Katrina 'A National Failure'
A congressional report blames government-wide ineptitude for mishandling the Hurricane Katrina relief effort.
The 600-page report by a special Republican-dominated House inquiry into one of the worst natural disasters in U.S. history concluded that "Katrina was a national failure, an abdication of the most solemn obligation to provide for the common welfare. At every level – individual, corporate, philanthropic, and governmental – we failed to meet the challenge that was Katrina."
Excerpts from a draft of the report obtained by CBS News said "a blinding lack of situational awareness and disjointed decision making needlessly compounded and prolonged Katrina's horror."
CBS News correspondent Bob Fuss reports that the draft report said President Bush's Homeland Security team didn't analyze or act effectively on the information it had after Katrina hit, that Homeland Security Secretary Michael Chertoff failed to do what he was supposed to and that the federal government "stumbled" into its response for the first several days after Katrina came ashore.
The report was being released as Chertoff announced wide-ranging changes to the nation's embattled Federal Emergency Management Agency. The changes range from creation of a full-time response force of 1,500 new employees to establishing a more reliable system to report on disasters as they unfold.
They are the first steps to overhauling FEMA, which was overwhelmed by the Aug. 29 Gulf Coast storm.
Separately, the Justice Department said Monday that federal prosecutors have filed fraud, theft and other charges against 212 people accused of scams related to Gulf Coast hurricanes. Forty people have pleaded guilty so far, the latest report by the Hurricane Katrina Fraud Task Force said. Many defendants were accused of trying to obtain emergency aid, typically a $2,000 debit card, issued to hurricane victims by FEMA and the American Red Cross.
Chertoff – who has been the target of much of the criticism of the federal response to the hurricane – rejected criticism that his agency is preoccupied with terror threats, at the expense of preparing for natural disasters like Katrina.
"I want to tell you I unequivocally and strongly reject this attempt to drive a wedge between our concerns about terrorism and our concerns about natural disasters," Chertoff said.

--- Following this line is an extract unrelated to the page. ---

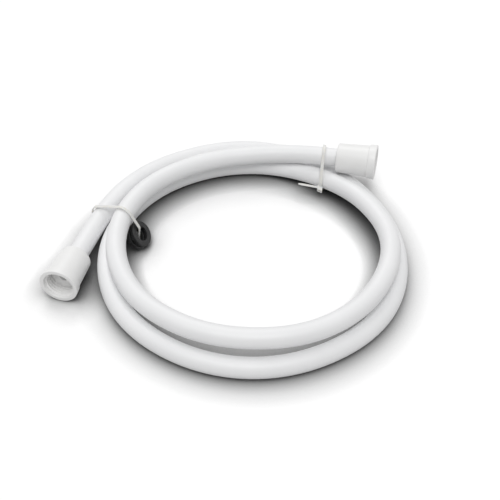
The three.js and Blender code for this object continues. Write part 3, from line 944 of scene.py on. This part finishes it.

His strong defense of his agency came in response to criticism by ex-FEMA chief Michael Brown and others.
Chertoff
Brown, who resigned under pressure as FEMA head, told a Senate committee last week he told the White House and Homeland Security officials on Aug. 29, the day Katrina hit, that major flooding was under way and a levee had been breached.
But both President Bush and Chertoff said previously that they were unaware of the levee breach until the next day, Aug. 30.
The failure of the levee system led to the catastrophic flooding of the city of 500,000 people.
"I want to be clear, as the secretary of homeland security I am accountable and accept responsibility to the performance of the entire department, good and bad," Chertoff said.
"I also have the responsibility to fix what went wrong," he added.
Chertoff suggested that time was of the essence, noting that June 1 looms as the start of another hurricane season.
He pledged "a hard, honest look at what we can do to improve our response capability."
Democrats on the House Homeland Security Committee issued their own recommendations Sunday for changing FEMA, including having the agency's director report directly to the president during major disasters. They also said the director should be an experienced emergency manager.
White House homeland security adviser Frances Fragos Townsend also was expected to discuss parts of her upcoming review about the federal response to Katrina.
In its rush to provide Katrina disaster aid, the Federal Emergency Management Agency wasted millions of dollars and overpaid for hotel rooms, including $438-a-day lodging in New York City, government investigators said Monday.
Meanwhile, two other reports released by the Government Accountability Office and the Homeland Security Department's office of inspector general detail a series of accounting flaws, fraud or mismanagement in their initial review of how $85 billion in federal aid is being spent.
The two audits found that up to 900,000 of the 2.5 million applicants who received aid under FEMA's emergency cash assistance program — which included the $2,000 debit cards given to evacuees — were based on duplicate or invalid Social Security numbers, or false addresses and names.
Thousands of additional dollars appear to have been squandered on hotel rooms for evacuees that were paid at retail rather than the contractor's lower estimated cost. They included $438 rooms in New York City and beachfront condominiums in Panama City, Fla., at $375 a night, according to the audits.
The two audits were released by the Senate Homeland Security Committee as the panel wrapped up its investigation into the federal government's preparation and response to the disaster.
The FEMA changes follow the results of a House inquiry that found unheeded warnings, poor planning and apathy in recognizing the scope of Katrina's destruction led to the slow emergency response from the White House down to local parishes.
The House GOP report said the federal government's response to Katrina was marked by "fecklessness, flailing and organizational paralysis."
The House findings mark the first of two congressional inquiries and a White House review of the storm response expected over the next six weeks.